Hacker News new | ask | show | jobs
by ivanca 3578 days ago
You were claiming "they could just as well package into, say, an install CD image" which is likely not going to happen, so he was just giving an example.

The perfect spam filter Gmail has its probably based on data and ML analysis, not a simple software you can put on a CD and install on some little server; so even if someone who works there wanted to help you they probably can't do it.

3 comments

GMail's "perfect spam filter" is so bad that it is the reason my institution moved away from Google services. It's also the main reason so many people consider it 'impossible' to host your own email.

It's anything but perfect. It's a black box, with no user-serviceable parts inside. Completely useless for any organization with needs that deviate from Joe User.

How would you implement a spam filter?

You can sort of turn off spam filtering on incoming emails but I don't most people or organizations would want that.

> Completely useless for any organization with needs that deviate from Joe User.

Maybe but being slightly over aggressive means a world in terms of user happiness. Think about email before Gmail. How much junk did you see in your inbox? There is a lot LESS today. Joe User would be very happy if they dried to think about it for a second.

> How would you implement a spam filter?

What do you mean "implement"? You are aware that there exists free spam filtering software that you can install, like, say, spamassassin (which has been around longer than gmail)?

> Maybe but being slightly over aggressive means a world in terms of user happiness.

Dropping legitimate emails is good for user happiness? You have strange users. I imagine if the post office decided to throw away some letters "slighty over aggressive[ly]" ... there are people who would be happy if that happened?

> Think about email before Gmail. How much junk did you see in your inbox? There is a lot LESS today.

I see maybe one to three spam mails per day, with nearly zero false positives (maybe one per year). And that's without gmail. Obviously, I could reduce that to zero spam, at the cost of increased false positives, which is not a sensible option as far as I am concerned, deleting three mails per day isn't really all that much work.

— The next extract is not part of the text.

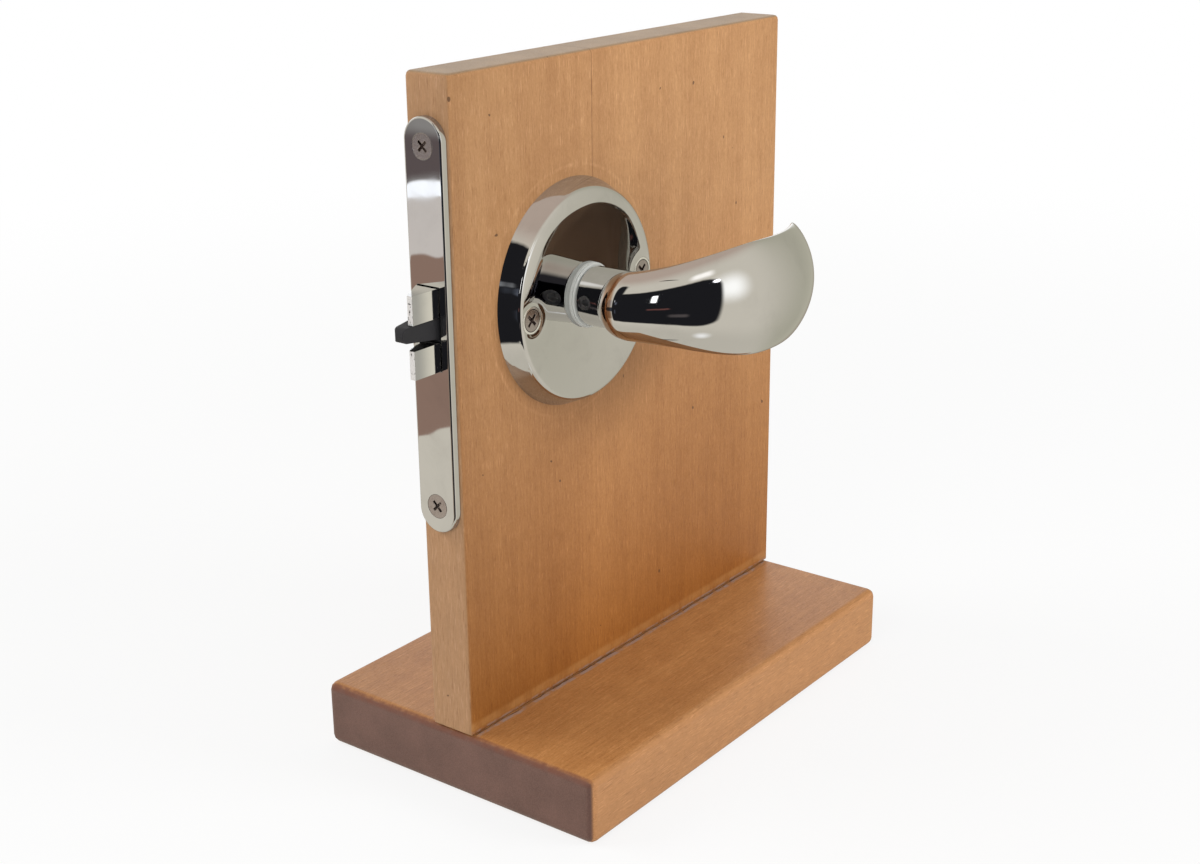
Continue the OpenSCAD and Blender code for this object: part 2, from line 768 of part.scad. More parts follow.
// The grip is a skin of rings, closer together towards both ends
module grip() {
    ring_s = [for (i = [1:grip_rings - 1]) grip_length * (1 - cos(180 * i / grip_rings)) / 2];
    skin = [for (s = ring_s) for (j = [0:grip_sides - 1]) grip_point(s, 360 * j / grip_sides)];
    points = concat(skin, [grip_point(0, 0), grip_point(grip_length, 0)]);
    nose = len(skin);
    last = (grip_rings - 2) * grip_sides;
    walls = [for (i = [0:grip_rings - 3]) for (j = [0:grip_sides - 1]) let (k = (j + 1) % grip_sides)
        [i * grip_sides + j, i * grip_sides + k, (i + 1) * grip_sides + k, (i + 1) * grip_sides + j]];
    nose_cap = [for (j = [0:grip_sides - 1]) [nose, (j + 1) % grip_sides, j]];
    tip_cap = [for (j = [0:grip_sides - 1]) [nose + 1, last + j, last + (j + 1) % grip_sides]];
    polyhedron(points, concat(walls, nose_cap, tip_cap), convexity = 6);
}

// The round neck, which runs on into the grip
module neck() {
    intersection() {
        rod_y(neck_diameter, -grip_middle_y - grip_sweep, -neck_start);
        translate([nose_middle[0], nose_middle[1], 0])
            cylinder(h = 2 * neck_diameter, r = nose_sweep + neck_sink, center = true, $fn = 128);
    }
}

module front_lever() {
    color(chrome_colour) at_hub() difference() {
        union() {
            grip();
            neck();
            rod_y(journal_diameter, -neck_start, -journal_end);
        }
        translate([-spindle_hole / 2, -spindle_end - side_gap, -spindle_hole / 2])
            cube([spindle_hole, spindle_end, spindle_hole]);
        translate([0, -grub_y, 0]) rod_x(grub_diameter + 2 * hole_gap, -neck_diameter, 0);
    }
}

module rear_lever() {
    on_rear() front_lever();
}

// Set screw with a hexagon socket, pressed on the spindle from the latch side
module front_grub_screw() {
    color(steel_colour) at_hub() translate([0, -grub_y, 0]) difference() {
        rod_x(grub_diameter, -spindle_side / 2 - grub_length, -spindle_side / 2);
        translate([-spindle_side / 2 - grub_length - 1, 0, 0]) rotate([0, 90, 0])
            cylinder(h = 1 + grub_length / 2, d = grub_socket, $fn = 6);
    }
}

module rear_grub_screw() {
    on_rear() front_grub_screw();
}

stand_base();
stand_panel();
stand_screws();
face_plate();
plate_screws();
latch_case();
case_cover();
cover_screws();
bolt_head();
tongue();
tongue_spring();
bolt_tail();
tail_rivets();
spring_guide();
bolt_spring();
follower();
follower_spring();
stop_pins();
spindle();
front_rose();
rear_rose();
rose_screws();
sleeve_nuts();
front_bush();
rear_bush();
front_lever();
rear_lever();
front_grub_screw();
rear_grub_screw();
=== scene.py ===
"""Mortise lever latch on a wooden display stand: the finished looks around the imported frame.

All sizes are in metres, in the frame's own axes: +X from the latch edge along the panel, -Y out of the
panel's front with the lever, +Z up, with the origin in the middle of the base's underside.
"""

import json
import math

import bmesh
import bpy
import numpy as np
from mathutils import Matrix, Vector

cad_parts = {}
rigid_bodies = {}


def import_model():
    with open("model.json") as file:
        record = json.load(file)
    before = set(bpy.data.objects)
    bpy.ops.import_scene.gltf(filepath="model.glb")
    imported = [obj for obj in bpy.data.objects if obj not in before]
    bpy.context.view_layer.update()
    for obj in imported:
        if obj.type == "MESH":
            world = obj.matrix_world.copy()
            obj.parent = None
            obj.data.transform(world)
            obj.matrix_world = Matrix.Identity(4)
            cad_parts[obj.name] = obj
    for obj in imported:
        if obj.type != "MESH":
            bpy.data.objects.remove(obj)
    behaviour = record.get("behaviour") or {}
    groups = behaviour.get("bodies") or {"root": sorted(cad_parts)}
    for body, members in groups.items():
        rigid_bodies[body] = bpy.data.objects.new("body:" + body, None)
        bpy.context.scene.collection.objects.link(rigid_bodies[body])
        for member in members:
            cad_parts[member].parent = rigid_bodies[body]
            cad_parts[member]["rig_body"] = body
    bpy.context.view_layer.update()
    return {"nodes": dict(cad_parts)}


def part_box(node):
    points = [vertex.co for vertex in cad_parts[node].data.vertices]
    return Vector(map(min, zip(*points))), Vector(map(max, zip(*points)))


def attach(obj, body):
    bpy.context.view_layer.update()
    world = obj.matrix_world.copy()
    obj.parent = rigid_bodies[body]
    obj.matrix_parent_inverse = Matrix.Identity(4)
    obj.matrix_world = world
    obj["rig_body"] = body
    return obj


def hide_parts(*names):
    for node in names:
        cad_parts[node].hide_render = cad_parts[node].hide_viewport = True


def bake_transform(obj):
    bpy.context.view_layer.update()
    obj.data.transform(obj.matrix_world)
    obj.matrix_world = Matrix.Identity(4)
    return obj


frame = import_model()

bl_info = {
    "name": "Mortise lever latch",
    "version": (1, 0, 0),
    "blender": (4, 5, 0),
    "location": "3D View > Sidebar > Latch",
    "description": "Levers, roses, bolt and wooden stand of a mortise lever latch",
    "category": "Object",
}

MM = 0.001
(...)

We could probably build a distributed version of a spam filter by using a fancy online (single sample batch) training algorithm and combining models. I'm tired, so that exact solution may be infeasible, but I'll bet something similar is.
> You were claiming "they could just as well package into, say, an install CD image" which is likely not going to happen, so he was just giving an example.

What's the point of pointing out the one example among millions of email server setups that is most likely to not be published? Especially so, given that that would be about the most useless setup to replicate, as noone needs the scalability of gmail for their own setup, and thus the complexity that would come with it.

> The perfect spam filter Gmail has its probably based on data and ML analysis, not a simple software you can put on a CD and install on some little server; so even if someone who works there wanted to help you they probably can't do it.

If you think that gmail's spam filter is perfect, I have a very simple even more perfect spam filter: Just throw away all emails. Gmail has massive false positive rates, that's not a perfect filter, that's just a filter that throws away a lot of emails.

If anything, the control that google has over which emails it arbitrarily labels as spam is completely unacceptable, especially so given that they don't even accept liability for incorrectly filtered emails.